We wore sim out to the point we needed track data before anything else. We're wasting time now because we've done so much of that. Him looking at the data himself. He is relentless on looking at SMT, thinking about restarts, grabbing all the data he can. More than I've been around any other guy. I think that's the part that's changed for him, he would say changed. That's what I've noticed coming in, I just wasn't aware of how time he put into that kind of stuff.
Q. This may sound a little bit out there. Do you guys do anything in terms of giving a pep talk or doing something that's not nuts and bolts? Do you have somebody come in and speak to them this weekend, anything like that?
CHRIS GAYLE: You're the pep talk guy (laughter).
RUDY FUGLE: No, I try to have some quick one-liners. That's what I'm known for, some one-liners and some of that. But yeah, no, nothing else. I mean, we have a lot of professionals. I'm lucky to have pretty much the same team for the past five years. This is our third year doing it. They kind of know what we're up against.
Yeah, just reminders to enjoy it and to leave nothing out there.
CHRIS GAYLE: Yeah, I mean, that's definitely not my forté. I have a couple pit crew members that are really good at it. We had pit practice yesterday. One of them was ready to give a speech. We were ready to run the pace yesterday. If it would have been there, we were ready to pit.
No, it's more individual talking to guys. You can tell when guys are uptight or not. You kind of build those relationships throughout the year. You talk about it then.
We'll go to dinner and talk about things. No rah-rah kind of fire-up speech thing.

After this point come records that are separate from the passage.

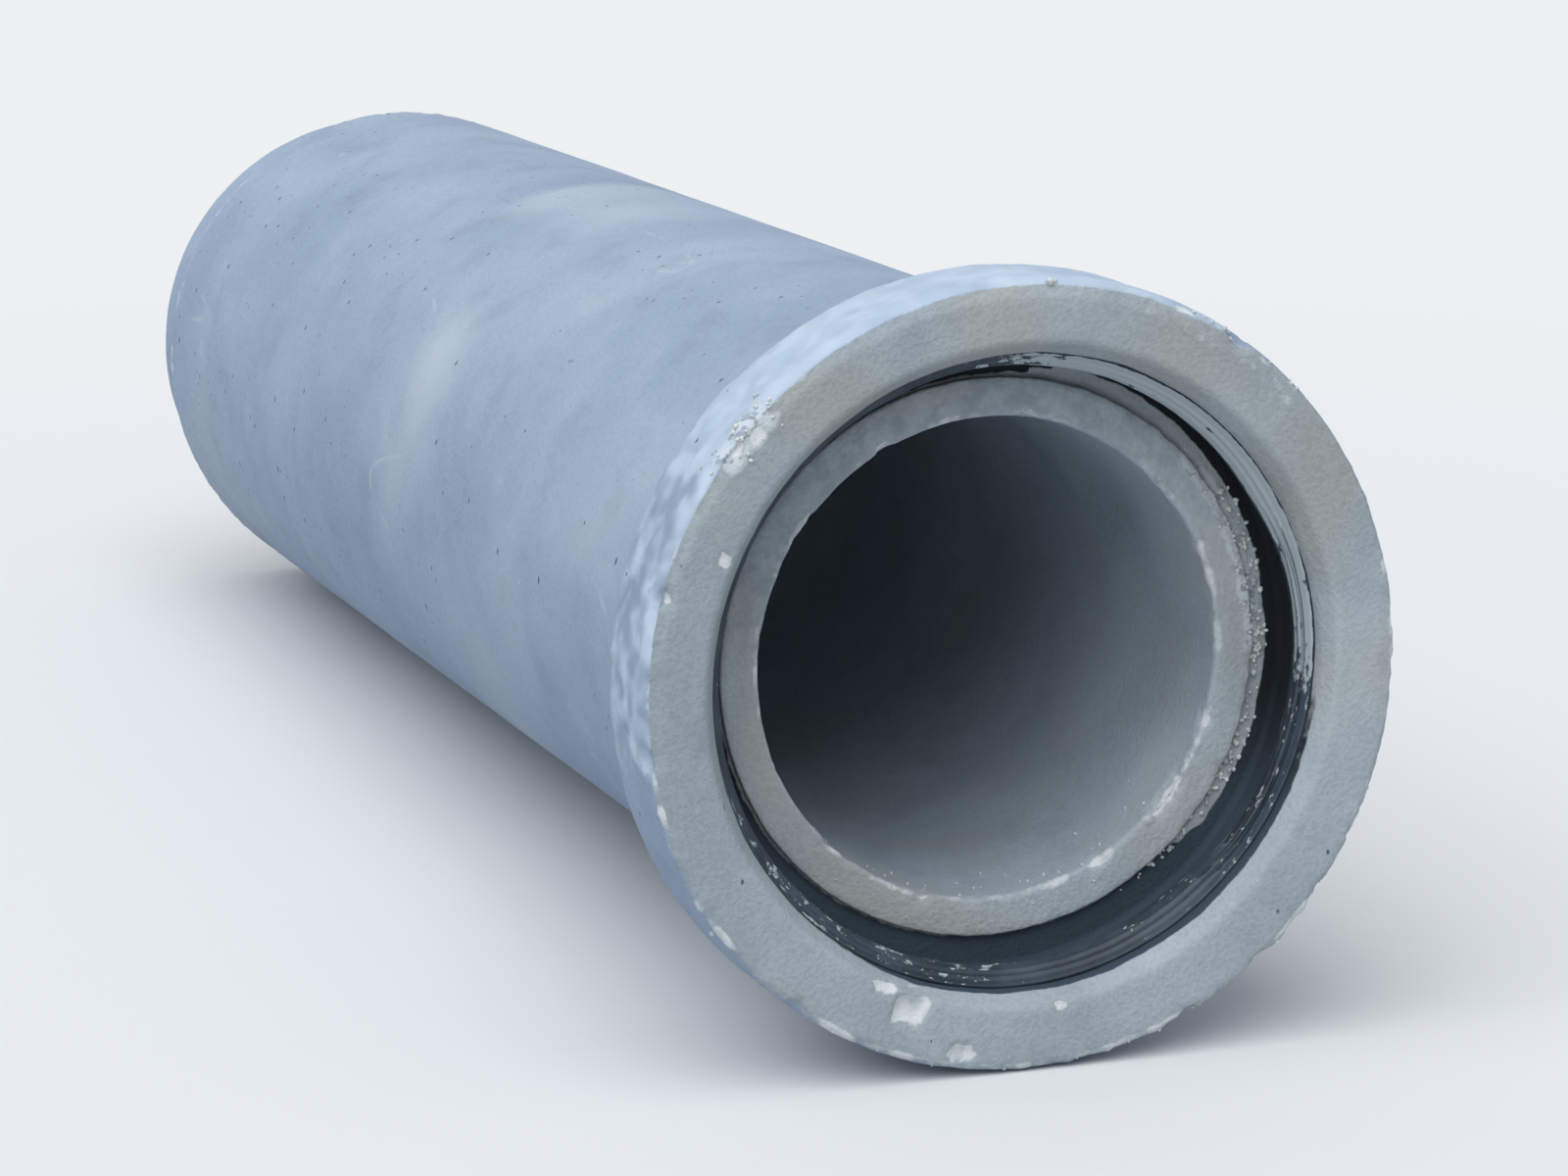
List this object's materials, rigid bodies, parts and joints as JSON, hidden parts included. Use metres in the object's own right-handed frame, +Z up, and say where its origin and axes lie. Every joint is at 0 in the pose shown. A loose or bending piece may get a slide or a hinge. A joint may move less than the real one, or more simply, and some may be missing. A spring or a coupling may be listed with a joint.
{
  "type": "concrete culvert pipe",
  "caption": "Straight concrete drain pipe with a bell and rubber-sealed socket at one end and a spigot at the other, lying on its side.",
  "frame": {"origin": "bottom centre of the part's box, on the floor that it lies on", "axes": "+Y along the pipe from the bell to the spigot, +Z up. The pipe lies on its bell's band and on the far edge of its barrel, so its own axis drops by about 1.5 degrees towards the spigot"},
  "size_m": [0.65, 2.0994, 0.6519],
  "materials": {
    "concrete": "matte",
    "rubber": "matte"
  },
  "bodies": {
    "root": {"concrete_pipe": "concrete", "rubber_seal": "rubber"}
  },
  "joints": []
}
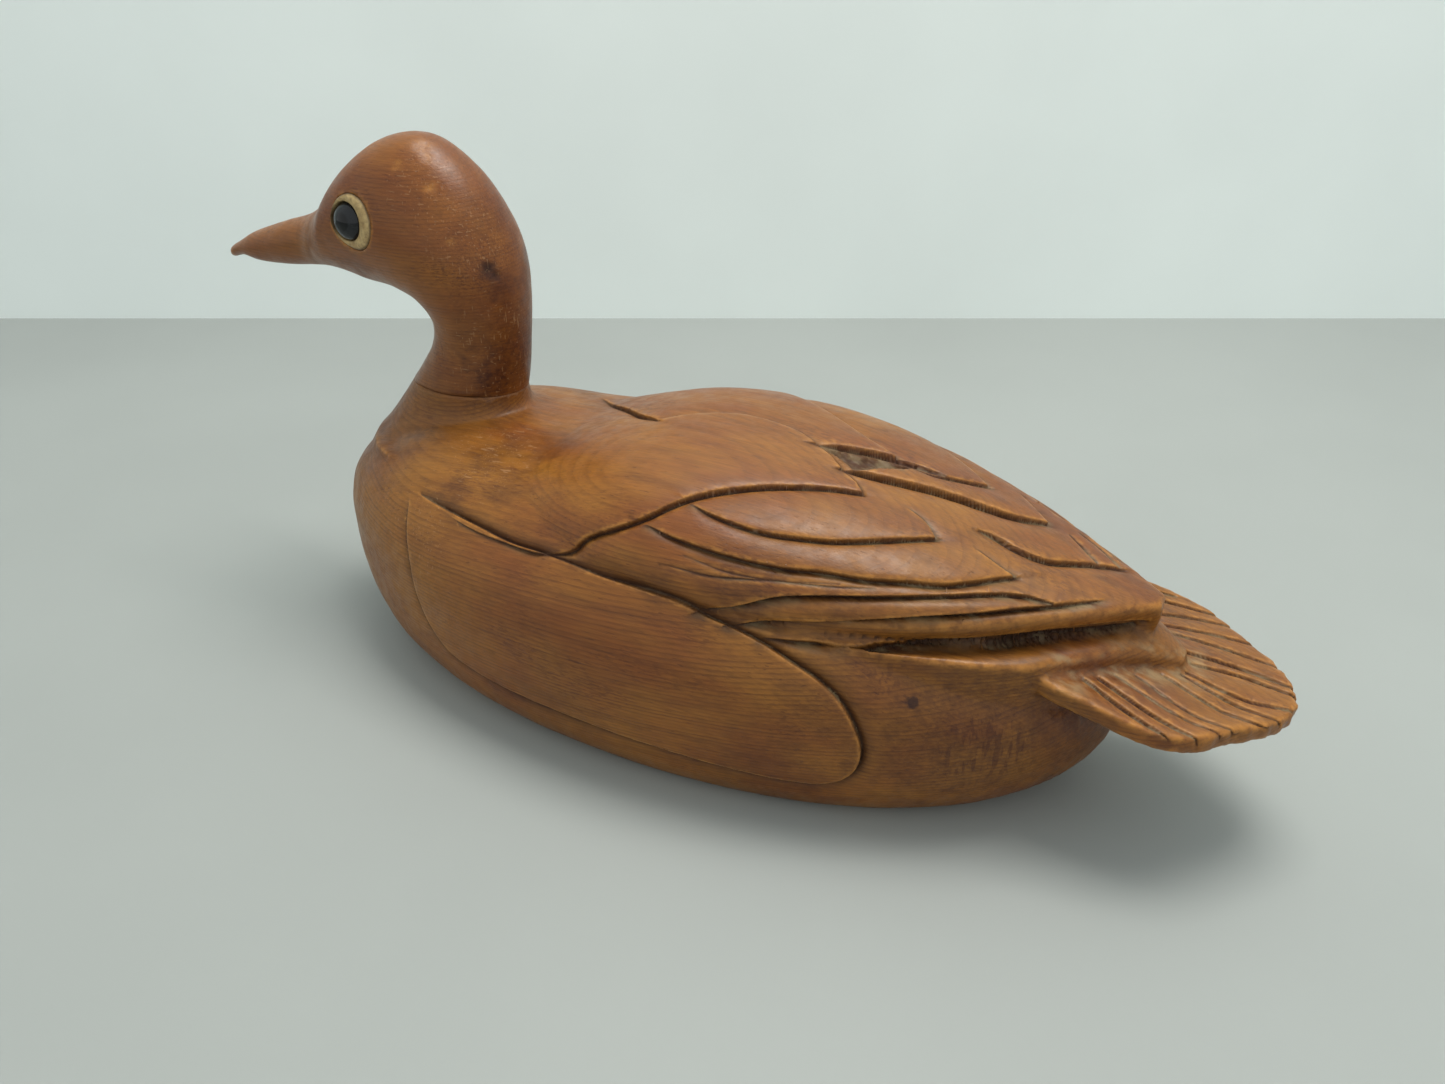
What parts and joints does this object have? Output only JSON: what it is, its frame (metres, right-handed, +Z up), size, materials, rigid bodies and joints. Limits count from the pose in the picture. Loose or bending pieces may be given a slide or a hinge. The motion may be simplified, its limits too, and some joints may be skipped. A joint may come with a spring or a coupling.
{
  "type": "floating duck decoy",
  "caption": "Carved wooden duck that floats on water, with a pegged-on head, glass eyes in putty, a ballast weight behind a screwed bottom board and a folding D-ring for the anchor line.",
  "frame": {"origin": "on the flat underside of the bottom board, on the middle plane, near the middle of the body", "axes": "+X towards the bill, +Y towards the bird's left, +Z up"},
  "size_m": [0.336, 0.123, 0.1515],
  "materials": {
    "body_wood": "stained and waxed, satin, fine open grain, dark in the carved grooves",
    "head_wood": "stained and waxed, satin, smoother than the body",
    "plain_wood": "bare turned hardwood",
    "putty": "matt tan putty, hard set",
    "eye_glass": "polished dark glass, opaque because it is painted behind",
    "steel_wire": "bare wire",
    "brass": "dull brass",
    "lead": "cast, matt grey",
    "rubber": "matt black sheet"
  },
  "bodies": {
    "decoy": {"body": "body_wood", "head": "head_wood", "neck_dowel": "plain_wood", "bottom_board": "body_wood", "board_gasket": "rubber", "board_screw_1": "brass", "board_screw_2": "brass", "board_screw_3": "brass", "board_screw_4": "brass", "board_screw_5": "brass", "board_screw_6": "brass", "ballast_weight": "lead", "ballast_screw_1": "brass", "ballast_screw_2": "brass", "left_eye_bed": "putty", "left_eye_glass": "eye_glass", "left_eye_wire": "steel_wire", "right_eye_bed": "putty", "right_eye_glass": "eye_glass", "right_eye_wire": "steel_wire", "anchor_clip": "brass", "anchor_clip_screw": "brass"},
    "line_ring": {"anchor_ring": "brass"}
  },
  "joints": [
    {"name": "anchor_ring_fold", "type": "hinge", "parent": "decoy", "child": "line_ring", "pos_m": [0.0615, 0, 0.00545], "axis": [0, 1, 0], "range_deg": [0, 115]}
  ]
}
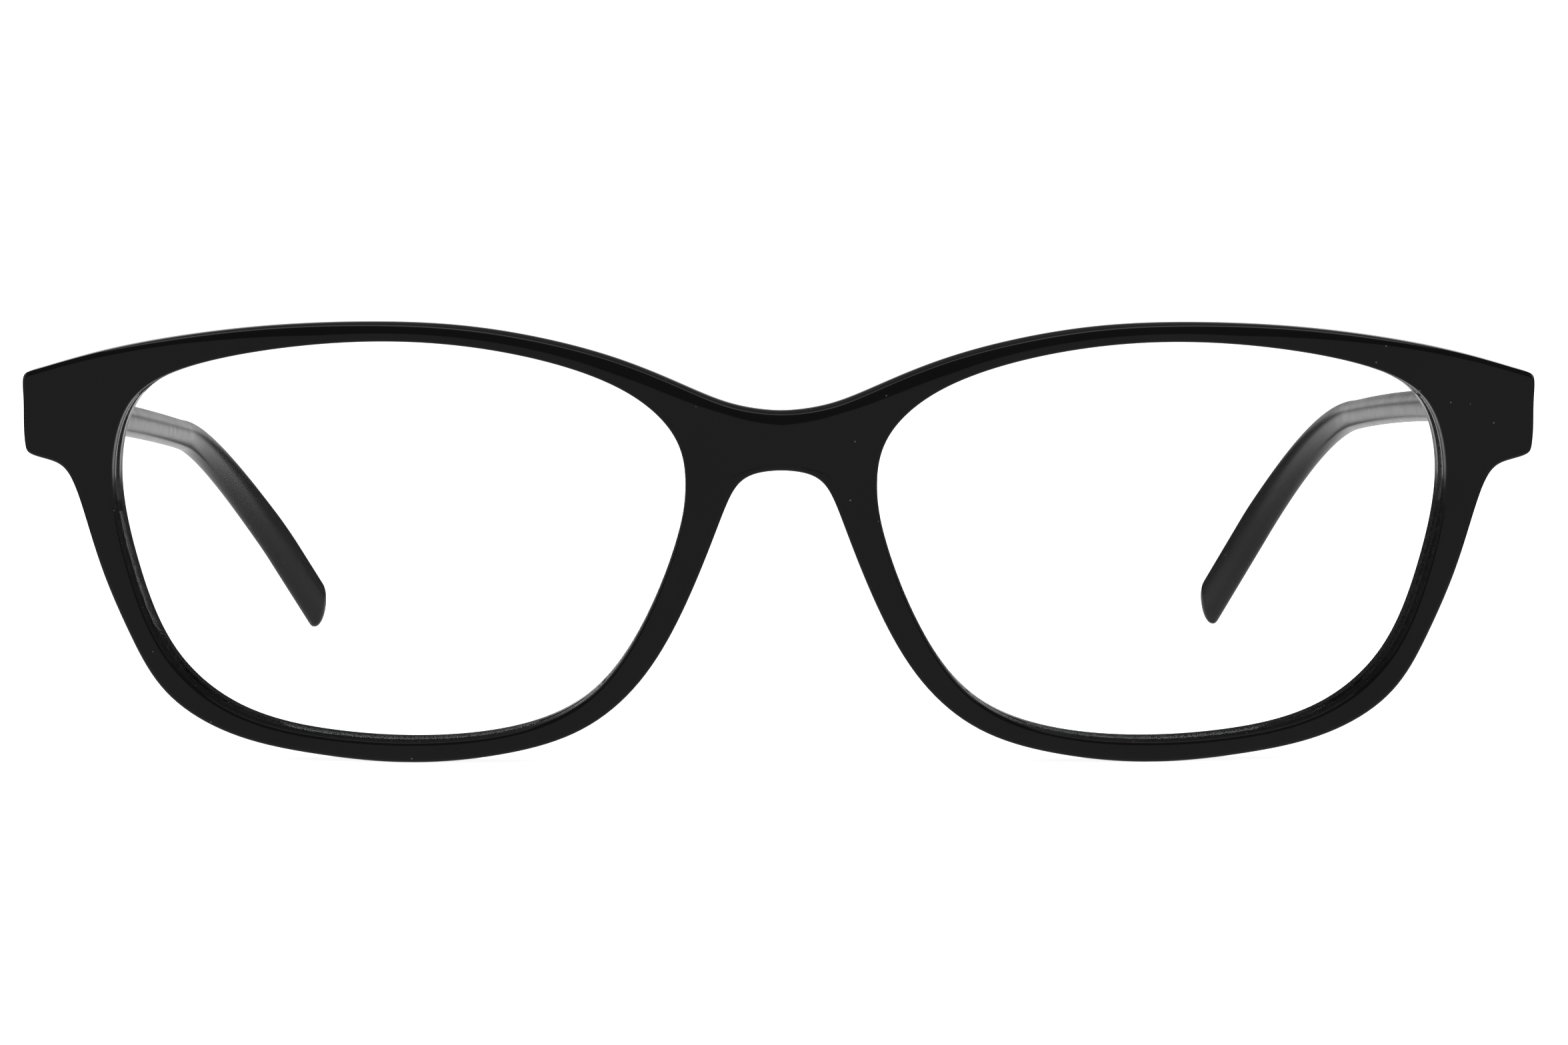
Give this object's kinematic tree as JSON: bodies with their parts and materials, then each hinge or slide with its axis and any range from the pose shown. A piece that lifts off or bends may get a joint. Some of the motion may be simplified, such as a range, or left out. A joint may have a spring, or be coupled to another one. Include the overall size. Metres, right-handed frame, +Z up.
{
  "type": "eyeglasses",
  "caption": "Full-rim eyeglasses with soft rectangular lenses, a saddle bridge, blocky endpieces and slim folding temples bent down behind the ears.",
  "frame": {"origin": "centre of the bounding box, on the surface the open glasses stand on", "axes": "+X to the wearer's left, -Y the way the wearer looks, +Z up; the glasses stand on the rims and the temple tips"},
  "size_m": [0.1382, 0.133, 0.0404],
  "materials": {
    "acetate": "polished",
    "lens": "polished",
    "hinge_metal": "satin",
    "screw_metal": "polished",
    "core_wire": "drawn"
  },
  "bodies": {
    "front_body": {"front": "acetate", "lens_right": "lens", "lens_left": "lens", "nose_pad_right": "acetate", "nose_pad_left": "acetate", "front_hinge_right": "hinge_metal", "front_hinge_left": "hinge_metal", "hinge_screw_right": "screw_metal", "hinge_screw_left": "screw_metal"},
    "right_temple": {"temple_right": "acetate", "temple_hinge_right": "hinge_metal", "temple_core_right": "core_wire"},
    "left_temple": {"temple_left": "acetate", "temple_hinge_left": "hinge_metal", "temple_core_left": "core_wire"}
  },
  "joints": [
    {"name": "left_temple_fold", "type": "hinge", "parent": "front_body", "child": "left_temple", "pos_m": [0.06338, -0.05517, 0.03189], "axis": [0, 0.0769, 0.997], "range_deg": [0, 83]},
    {"name": "right_temple_fold", "type": "hinge", "parent": "front_body", "child": "right_temple", "pos_m": [-0.06338, -0.05517, 0.03189], "axis": [0, -0.0769, -0.997], "range_deg": [0, 60]}
  ]
}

Q. Rudy, you've been with William for a number of years. Third Championship 4 appearance. How have you seen him evolve and grow and develop since your time in the Truck Series to where he is now?
RUDY FUGLE: Yeah, I mean, talk about this a lot. But the biggest thing the last probably year and a half is just the maturity. He just keeps maturing. What I mean by that is getting more comfortable with himself and comfortable with what's going on, not really worrying about the outside factors, outside anything. It's just him and his team. That helps him ride the highs and lows a lot better, I believe.
Q. Rudy, this is your third straight trip to the Championship 4 now. William said yesterday this has become business as usual for the 24 team. Past experience doesn't mean anything this weekend. How does your three feel different than your one with getting to the Championship 4?
RUDY FUGLE: Yeah, I think it's mostly just knowing what to expect for the most part. When it comes to the outside factors, coming and doing this interview, not getting the debrief, which I'm itching to get out of here, stop talking to y'all (smiling). It's all those things I'm used to.
The rest of it, there's always surprises. There's tires, falloff, times where you can run forever on tires. Who you're racing is different. We've never raced this full group, right? We've raced Larson one time. All that is slightly different.
I think you're just used to it. It's more routine instead of like amped up about just the situation. So we're excited to go out and take advantage of the opportunity, but we're not surprised by the odd situations.
Q. Rudy, if you or the 5 team win the championship, it would be Hendrick Motorsports' 15th championship in 30 years, 50%. If you are the one to get that, win your first championship with William Byron, talk about that.
RUDY FUGLE: Yeah, I mean, Hendrick Motorsports is built on a culture from Mr. and Mrs. Hendrick. It's gone on for -- this is year 41. I understand the championships are the last 30. I'm taking your word for that.
It means everything 'cause that's what we're here to do. He gives us all the tools, lets us do our thing, gives us all the trust in the world and support. That's our goal, is to support and give that championship to him and everybody that works there. They've been working there for so long, so hard.
It's just been a long year. Trying to finish it out with a championship, it will be huge.
THE MODERATOR: Rudy, Chris, thank you guys so much for your time. Best of luck this weekend.